More charitably, they simply didn’t get it.
But a few not only didn’t, they didn’t want to and wanted to make sure
others didn’t either.
The figurehead of the Disco Sucks movement in the US was a radio DJ on
Chicago’s WLUP-FM, an all-rock format: Steve Dahl.
According to Dave Haslam’s Adventures on the Wheels of Steel; The Rise
of the Superstar DJ (Fourth Estate, 2001), Dahl had previously “resigned from
another radio station in the city when they switched to playing disco, and had
a thing for scratching the needle across the grooves and then smashing up disco
records live on air”.
The irony wouldn’t have occurred to Dahl that this was exactly what reactionary radio DJs did in the Fifties when rock’n’roll emerged.
Dahl didn’t confine his anti-disco activities to just angry on-air
antics, he was behind the disruption at a Village People concert where
marshmallows (!) with “Disco Sucks” written on them were hurled at the band.
Dahl’s major moment however came when he organized the notorious “Disco Demolition Rally” at a baseball encounter at Chicago’s Cominskey Park in July ’79.
On the day, there were to be two games between the local White Sox and the Detroit
Tigers and fans got in cheap if they carried a disco record with them.
Between the two games about 10,000 records were collected and tossed in
a container on the field . . . and blown up.
As Ringo Starr once observed about Beatle records being destroyed after
Lennon’s famous “more popular than Jesus” comment: “There were bonfires of them
– what was okay for us because later they rebought them!”
But the event at Cominskey Park attended by 70,000 didn’t stop with
that, a full-blown pitch invasion ensued where fans burned records, chanted “disco
sucks”, the field and stadium were damaged, and the invasion prevented the
second game being played. It made international news.
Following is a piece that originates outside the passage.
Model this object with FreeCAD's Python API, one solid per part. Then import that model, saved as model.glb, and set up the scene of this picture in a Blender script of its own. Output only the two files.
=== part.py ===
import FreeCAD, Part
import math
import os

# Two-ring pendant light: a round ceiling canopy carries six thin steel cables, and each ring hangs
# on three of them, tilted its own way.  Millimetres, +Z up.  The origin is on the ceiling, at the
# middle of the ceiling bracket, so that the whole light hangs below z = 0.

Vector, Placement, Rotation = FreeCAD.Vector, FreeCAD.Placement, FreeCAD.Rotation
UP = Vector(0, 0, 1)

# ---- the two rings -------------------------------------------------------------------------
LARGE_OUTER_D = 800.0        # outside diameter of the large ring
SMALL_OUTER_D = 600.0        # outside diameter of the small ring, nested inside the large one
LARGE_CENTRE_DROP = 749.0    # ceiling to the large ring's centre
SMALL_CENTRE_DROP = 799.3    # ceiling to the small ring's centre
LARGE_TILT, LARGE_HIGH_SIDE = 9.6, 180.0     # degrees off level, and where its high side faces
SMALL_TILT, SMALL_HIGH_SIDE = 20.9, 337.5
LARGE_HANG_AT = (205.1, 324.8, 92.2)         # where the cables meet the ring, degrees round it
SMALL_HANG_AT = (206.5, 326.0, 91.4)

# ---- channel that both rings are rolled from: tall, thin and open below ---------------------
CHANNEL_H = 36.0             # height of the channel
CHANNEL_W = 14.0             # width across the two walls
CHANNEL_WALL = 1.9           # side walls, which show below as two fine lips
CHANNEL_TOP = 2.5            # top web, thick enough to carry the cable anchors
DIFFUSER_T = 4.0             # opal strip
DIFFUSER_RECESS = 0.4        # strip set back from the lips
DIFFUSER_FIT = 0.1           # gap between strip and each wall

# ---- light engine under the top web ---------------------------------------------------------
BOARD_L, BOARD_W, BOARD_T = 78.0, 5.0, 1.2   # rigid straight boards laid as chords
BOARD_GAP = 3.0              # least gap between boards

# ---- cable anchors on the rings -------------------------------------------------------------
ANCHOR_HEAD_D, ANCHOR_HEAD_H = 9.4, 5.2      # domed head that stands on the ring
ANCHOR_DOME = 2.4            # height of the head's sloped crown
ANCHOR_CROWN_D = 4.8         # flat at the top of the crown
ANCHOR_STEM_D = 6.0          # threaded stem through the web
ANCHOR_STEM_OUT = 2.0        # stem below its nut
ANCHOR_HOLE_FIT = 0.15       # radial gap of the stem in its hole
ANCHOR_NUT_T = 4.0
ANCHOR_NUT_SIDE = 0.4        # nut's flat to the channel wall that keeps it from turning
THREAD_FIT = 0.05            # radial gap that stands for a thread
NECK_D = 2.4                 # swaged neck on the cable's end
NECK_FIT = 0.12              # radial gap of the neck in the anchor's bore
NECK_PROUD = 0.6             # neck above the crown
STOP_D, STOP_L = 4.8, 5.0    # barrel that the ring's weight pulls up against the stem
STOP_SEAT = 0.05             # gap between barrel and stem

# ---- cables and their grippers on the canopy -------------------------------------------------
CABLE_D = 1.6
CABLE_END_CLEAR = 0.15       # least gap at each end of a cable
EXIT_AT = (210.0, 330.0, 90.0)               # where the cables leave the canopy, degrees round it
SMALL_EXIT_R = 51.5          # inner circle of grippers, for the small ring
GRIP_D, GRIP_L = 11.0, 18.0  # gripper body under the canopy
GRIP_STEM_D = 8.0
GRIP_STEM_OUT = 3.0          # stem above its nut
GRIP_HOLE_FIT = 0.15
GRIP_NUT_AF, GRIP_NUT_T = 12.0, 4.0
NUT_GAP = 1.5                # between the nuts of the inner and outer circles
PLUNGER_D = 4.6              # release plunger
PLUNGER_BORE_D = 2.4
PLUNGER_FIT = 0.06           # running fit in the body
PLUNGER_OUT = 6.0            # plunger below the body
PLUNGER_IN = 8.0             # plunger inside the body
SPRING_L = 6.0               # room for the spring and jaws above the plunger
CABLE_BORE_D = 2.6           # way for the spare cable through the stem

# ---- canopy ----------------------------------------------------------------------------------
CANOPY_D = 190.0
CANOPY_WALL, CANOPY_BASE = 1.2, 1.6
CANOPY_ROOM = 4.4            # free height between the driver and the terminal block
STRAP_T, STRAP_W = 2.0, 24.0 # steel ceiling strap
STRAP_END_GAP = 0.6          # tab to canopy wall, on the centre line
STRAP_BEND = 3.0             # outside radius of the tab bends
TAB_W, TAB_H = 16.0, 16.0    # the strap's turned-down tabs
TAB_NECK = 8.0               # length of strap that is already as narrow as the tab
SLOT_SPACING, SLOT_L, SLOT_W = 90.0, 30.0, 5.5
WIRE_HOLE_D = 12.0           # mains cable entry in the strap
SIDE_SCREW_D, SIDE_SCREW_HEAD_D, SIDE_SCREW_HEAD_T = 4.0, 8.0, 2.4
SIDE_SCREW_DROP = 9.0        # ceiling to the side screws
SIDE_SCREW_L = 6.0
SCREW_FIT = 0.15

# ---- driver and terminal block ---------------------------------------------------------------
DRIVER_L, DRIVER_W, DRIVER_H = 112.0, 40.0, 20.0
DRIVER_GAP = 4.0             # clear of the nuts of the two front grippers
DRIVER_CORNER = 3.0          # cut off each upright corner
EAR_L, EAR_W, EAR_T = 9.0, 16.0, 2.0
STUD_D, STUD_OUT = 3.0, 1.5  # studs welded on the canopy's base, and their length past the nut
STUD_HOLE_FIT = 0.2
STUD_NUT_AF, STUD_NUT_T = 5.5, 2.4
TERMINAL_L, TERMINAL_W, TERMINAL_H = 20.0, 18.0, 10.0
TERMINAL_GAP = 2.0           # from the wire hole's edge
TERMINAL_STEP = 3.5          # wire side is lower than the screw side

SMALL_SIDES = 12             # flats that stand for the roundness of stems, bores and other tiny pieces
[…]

Dahl wasn’t alone in his dislike if not hatred of disco: record producer
Richard Perry – who later did albums for Donna Summer – said in ’76, “the disco sound is a
sound I abhor. It’s one monotonous driving beat. It’s as if the human race is a
bunch of cattle that’s got to be given a beat to move to”.
Again, preachers in the rock’n’roll era railed against the evil of “the
beat, the beat”.
At the time of Dahl’s event, disco dominated the charts, the Grammys and
had gone global. As the song said, “You can’t stop the music”.
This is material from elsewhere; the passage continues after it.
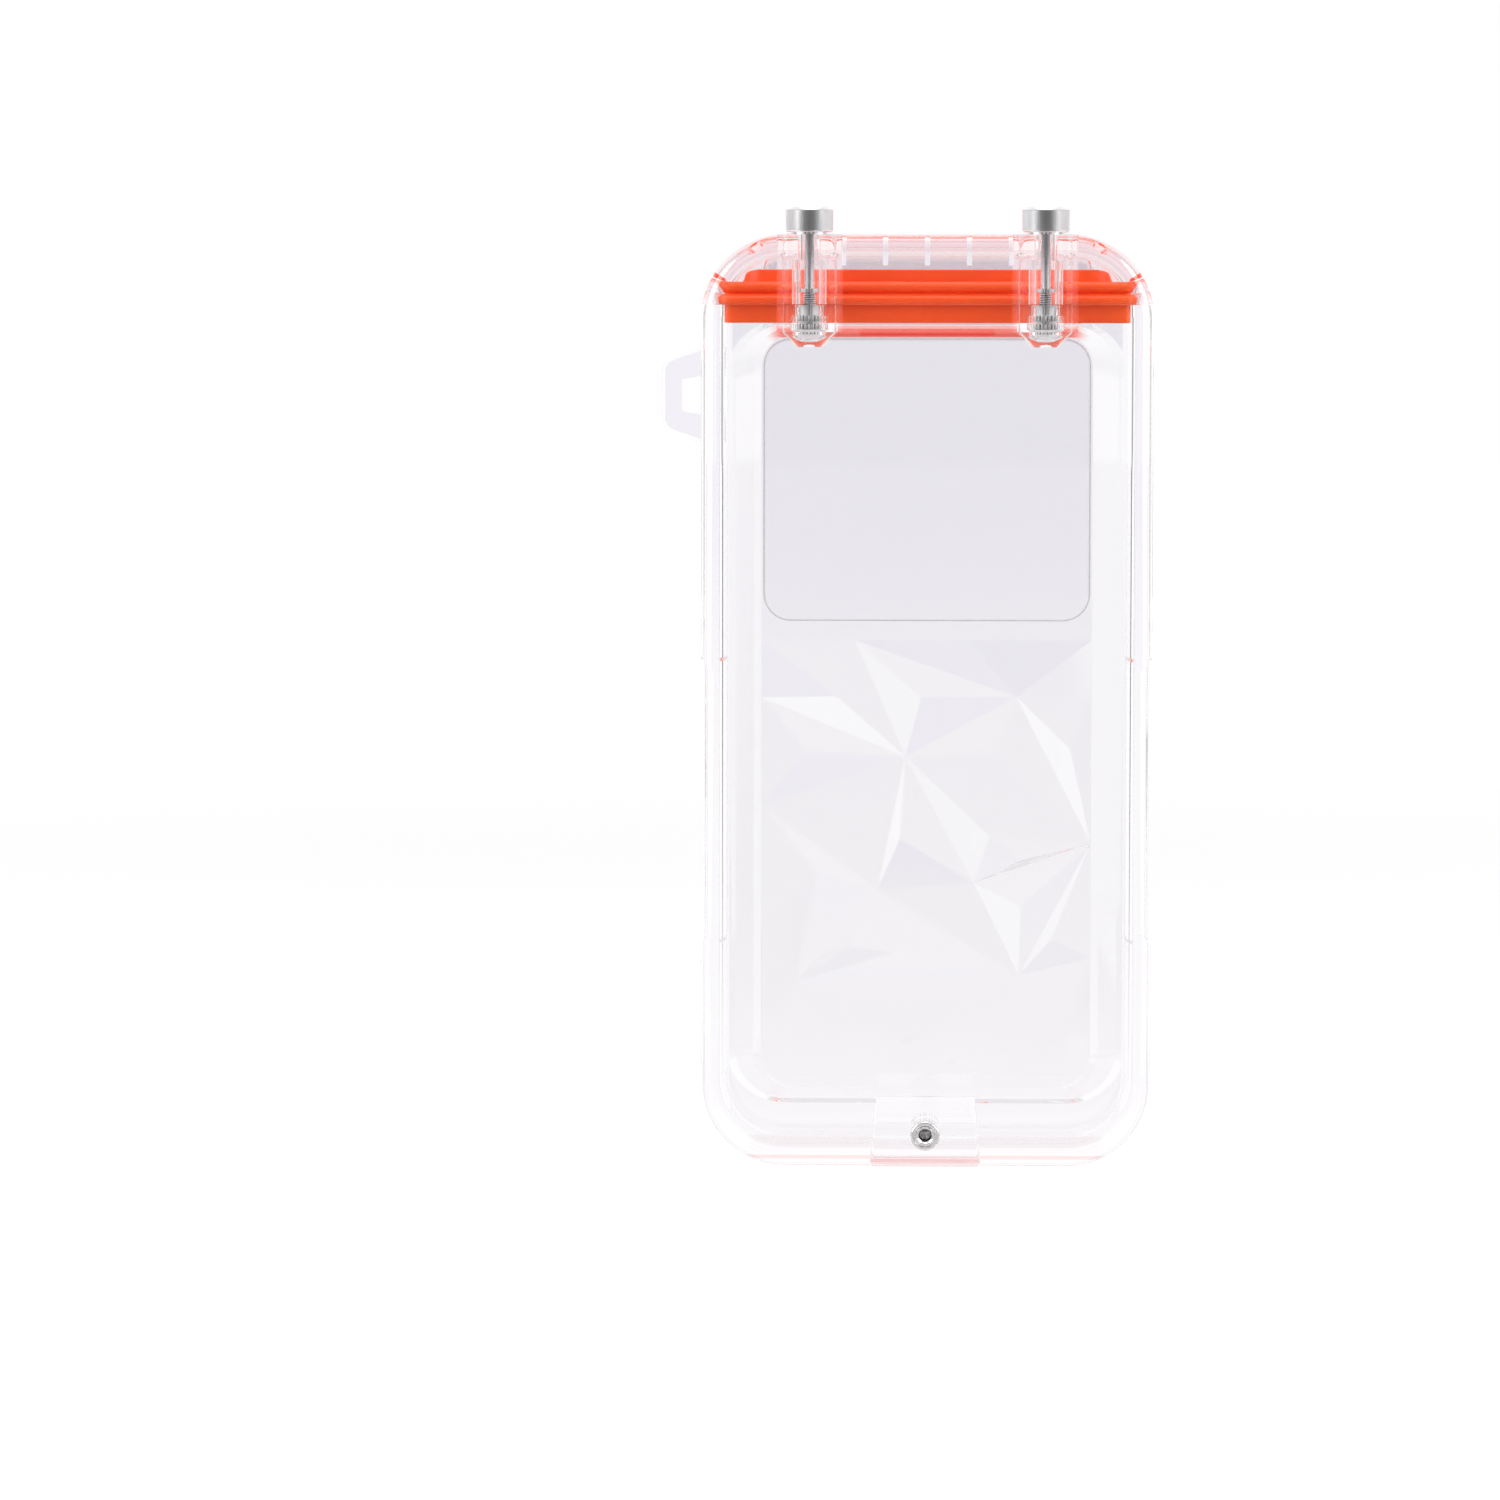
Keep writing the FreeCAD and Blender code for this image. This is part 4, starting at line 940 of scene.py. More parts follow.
@dataclass
class ClosureLid:
    """The clear lid with its orange seal."""

    air: float = 0.04 * MM
    lip_tip: float = 0.9 * MM
    lip_height: float = 2.4 * MM
    groove: float = 0.4 * MM
    web: float = 1.0 * MM
    upper_height: float = 2.8 * MM
    sleeve_wall: float = 2.4 * MM
    sleeve_inset: float = 2.2 * MM
    upper_lip_inset: float = 1.2 * MM
    hole_half: tuple[float, float] = (40.04 * MM, 4.64 * MM)
    upper_wall: float = 1.92 * MM

    def dress_lid(self, frame: dict, finishes: Finishes) -> bpy.types.Object:
        """Give the lid its clear finish.

        Args:
            frame: The loaded frame.
            finishes: The finishes of the case.

        Returns:
            The lid.
        """
        lid = frame["nodes"]["lid"]
        dress(lid, finishes.closure)
        return lid

    def seal_rows(self, low: Vector, high: Vector) -> np.ndarray:
        """Work out the seal's section.

        The section is a closed round of corners: the hollow lower sleeve, the two wedge-shaped lips and the
        upper sleeve. Each corner is (half width and half depth, corner radius in millimetres, height,
        rounding in millimetres).

        Args:
            low: Lower corner of the seal's box.
            high: Upper corner of it.

        Returns:
            Rows of (half width, half depth, corner radius, height).
        """
        rim = high.z - self.upper_height - 2 * self.lip_height - self.groove
        lip_top = rim + self.lip_height
        upper_low = lip_top + self.groove
        top = high.z - self.upper_height
        thin = (self.lip_height - self.lip_tip) / 2
        web_low = rim - self.web
        lower = (high.x, high.y)
        upper = self.shrunk(lower, self.upper_lip_inset)
        sleeve = self.shrunk(lower, self.sleeve_inset + self.air)
        hollow = self.shrunk(sleeve, self.sleeve_wall)
        rise = self.shrunk(self.hole_half, -self.upper_wall)
        section = (
            (self.hole_half, 3.0, web_low, 0.0), (hollow, 1.3, web_low, 0.25), (hollow, 1.3, low.z, 0.3),
            (sleeve, 2.0, low.z, 0.5), (sleeve, 2.0, rim + self.air, 0.15),
            (self.shrunk(lower, 0.5 * MM), 3.7, rim + self.air, 0.2), (lower, 4.2, rim + thin * 0.8, 0.3),
            (lower, 4.2, lip_top - thin, 0.45), (self.shrunk(lower, 1.4 * MM), 2.8, lip_top, 0.3),
            (sleeve, 2.0, lip_top, 0.15), (sleeve, 2.0, upper_low, 0.15),
            (self.shrunk(upper, 0.7 * MM), 2.4, upper_low, 0.2), (upper, 3.0, upper_low + thin, 0.4),
            (upper, 3.0, top - thin, 0.4), (self.shrunk(upper, 0.8 * MM), 2.2, top, 0.3),
            (rise, 5.0, top, 0.25), (rise, 5.0, high.z, 0.45), (self.hole_half, 3.0, high.z, 0.3),
        )
        return self.round_section(section)

    @staticmethod
    def shrunk(half: tuple[float, float], amount: float) -> tuple[float, float]:
        """Make a plan's half width and half depth smaller by an amount."""
        return half[0] - amount, half[1] - amount

    @staticmethod
    def round_section(section: tuple, steps: int = 4, share_of_side: float = 0.45) -> np.ndarray:
        """Round each corner of the closed section, in all four of its numbers.

        The curve starts and ends at the corner's rounding, or nearer where a side is too short for it.

        Args:
            section: Corners as the section's rows give them.
            steps: Steps in each rounded corner.
            share_of_side: How much of a side a rounding may take.

        Returns:
            Rows of (half width, half depth, corner radius, height).
        """
        corners = np.array([(*half, radius * MM, height) for half, radius, height, _ in section])
        rounding = np.array([size * MM for *_, size in section])
        rows = []
        for number, corner in enumerate(corners):
            before = corners[number - 1] - corner
            after = corners[(number + 1) % len(corners)] - corner
            length_before = np.linalg.norm(before[[0, 3]])
            length_after = np.linalg.norm(after[[0, 3]])
            size = min(rounding[number], share_of_side * length_before, share_of_side * length_after)
            if size <= 0:
                rows.append(corner[None, :])
                continue
            start, end = corner + before * size / length_before, corner + after * size / length_after
            rows.append(corner_curve(start, corner, end, steps))
        return np.concatenate(rows)

    def build_seal(self, finishes: Finishes) -> bpy.types.Object:
        """Build the seal by carrying its section round the plan.

        Args:
            finishes: The finishes of the case.

        Returns:
            The seal.
        """
        low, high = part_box("lid_seal")
        rings = plan_rings(self.seal_rows(low, high), corner_steps=10, run_steps=40)
        maker = MeshMaker()
        maker.join_rows(maker.add_points(rings), close_rows=True)
        seal = maker.finish("silicone_seal", sharp_degrees=50.0)
        dress(seal, finishes.silicone)
        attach(seal, "lid")
        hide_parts("lid_seal")
        return seal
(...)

Saturday Night Fever was the film of its era as much as the Beatles’ A
Hard Day’s Night and Blackboard Jungle had been emblematic of theirs.
The Beach Boys’ Here Comes the Night from ’67 was extended into a disco
dancefloor single.
But Dahl – who pronounced the word “disco” with a deliberate lisp when
on air – wasn’t alone in reviling disco . . . but that lisp was telling.
At core, there was in rock culture -- which once prided itself on its openness
and colour-blindness – a nasty streak of racism and homophobia.
That racism was encapsulated in ’79, as Haslam notes, when the pages of
The Young Nationalist – a paper from the extreme right-wing British Nationalist
Party and aimed at young people – said, “Disco and its melting pot
pseudo-philosophy must be fought or Britain’s streets will be full of
black-worshipping soul boys”.
You’d hate to tell them that that horse has long since bolted.
But even mainstream music writers, years after disco’s heyday, couldn’t get their heads around the phenomenon or quite why so many people enjoyed it.
Haslam again: “The 1989 edition of the Penguin Encyclopedia of Popular Music
describes disco as ‘a dance fad of the Seventies with a profound and
unfortunate influence on popular music’ and also laments the existence of
anonymous ‘disco hitmakers’ and record producers using ‘drum machines,
synthesisers and other gimmicks at the expense of musical values’.”
And these “values” might be?
That young women liked disco and danceclubs – where they felt safe
amongst gay men – only added to the damnation from white guitar-rock oriented
musicians and artists.
And then – just as happened when rap emerged – the walls eventually came
tumbling down: the Stones and Kiss mixed in disco grooves, civilians everywhere
got the joke of the Village People, early hip-hop turntables riffled through
their parents disco records and cut-out stores to find those great beats . . .
But, as we have noted previously at Elsewhere,
if you look through the books on popular music there will be considerable space
given to punk rock but disco still struggles to be given its due.
Yet its producers were innovative (no one could doubt
the genius of Giorgio Moroder, surely), many of the artists like Donna Summer and Loleata Holloway could really sing soulfully, there were great songwriters at work
(we start alphabetically with the Bee Gees) and, “Like it or not,” as we wrote, “disco was
massive from the mid Seventies. The soundtrack to Saturday Night Fever has sold
in excess of 40 million copies, the only double album to do so.
“That is big .
. . and the movie which spawned it returned 70 times its production cost.
“Yet a disco act
like Gloria Gaynor (who sang the dance classics I Will Survive and Never Can
Say Goodbye, and whose debut album was the first to put a disco mix medley on
record) gets less space in the history books than a band like Happy Mondays.”
Fortunately it’s
never too late to discover the shameless pleasure in disco.